With that, provided that all the neural network handle each of the model variants explicitly, one can load and set a model very easily.

namespace dai {

class NeuralNetwork : public DeviceNodeCRTP<DeviceNode, NeuralNetwork, NeuralNetworkProperties> {
  ...
  void setModel(const depthai::models::ModelVariant &mv) {
    std::visit([this](auto &&p){this->setModel(p);});
  }
  void setModel(const BlobModel &model);
  void setModel(const SuperblobModel &model);
  void setModel(const DlcModel &model);
  ...
};

} // namespace dai
...
// set model
nn.setModel(depthai::models::load("my/path/model.blabla"));
...

Model zoo can be built on top of the model loader, again returning a ModelVariant, all declared in ModelZoo.hpp

...
// set model
nn.setModel(depthai::models::zoo::load("yolo", "RVC2"));
...

There’s more modules, such as ModelSerializer with two methods serialize and deserialize. There’s also the ModelOptimizer with the optimize method to optimize parameters most critical for performance.

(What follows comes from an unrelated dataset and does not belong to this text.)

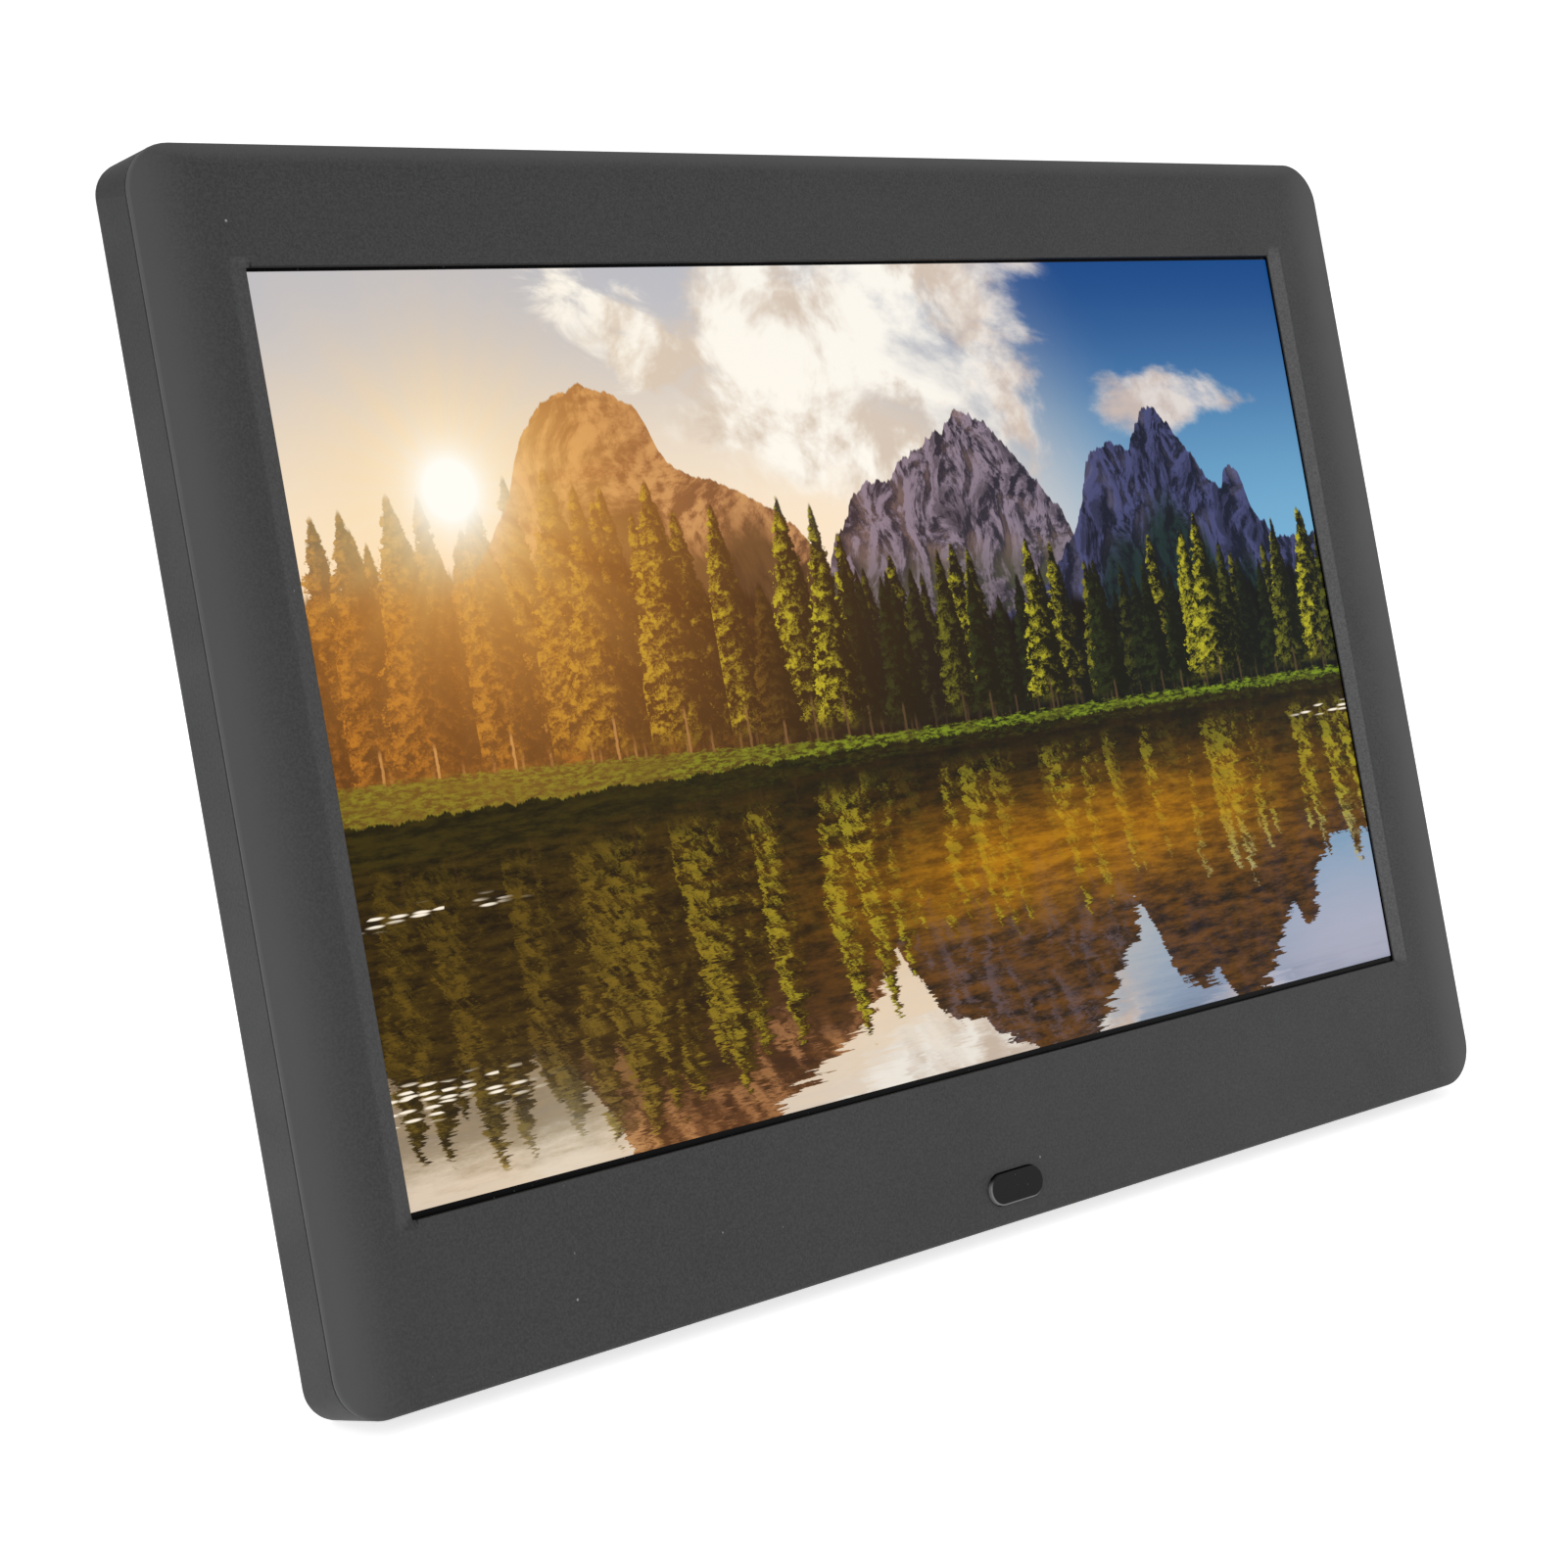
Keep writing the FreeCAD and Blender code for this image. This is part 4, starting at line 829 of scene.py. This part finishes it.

I think the brief explanation above together with the code snippets should convey what I am trying to propose here.

To make this not just an idea proposal but something I or anyone else can play with, I’ve made some changes to our codebase itself.

image

By no means do I mean to say that my proposed changes are better that what we have right now. It is simply my idea how I would structure the codebase with the benefit of hindsight and from my personal experiences working with depthai.

If anything, I hope this short write-up will make us contemplate what the user and developer experience has been so far how we could improve upon it.

Any feedback, comments or other suggestions would be much appreciated.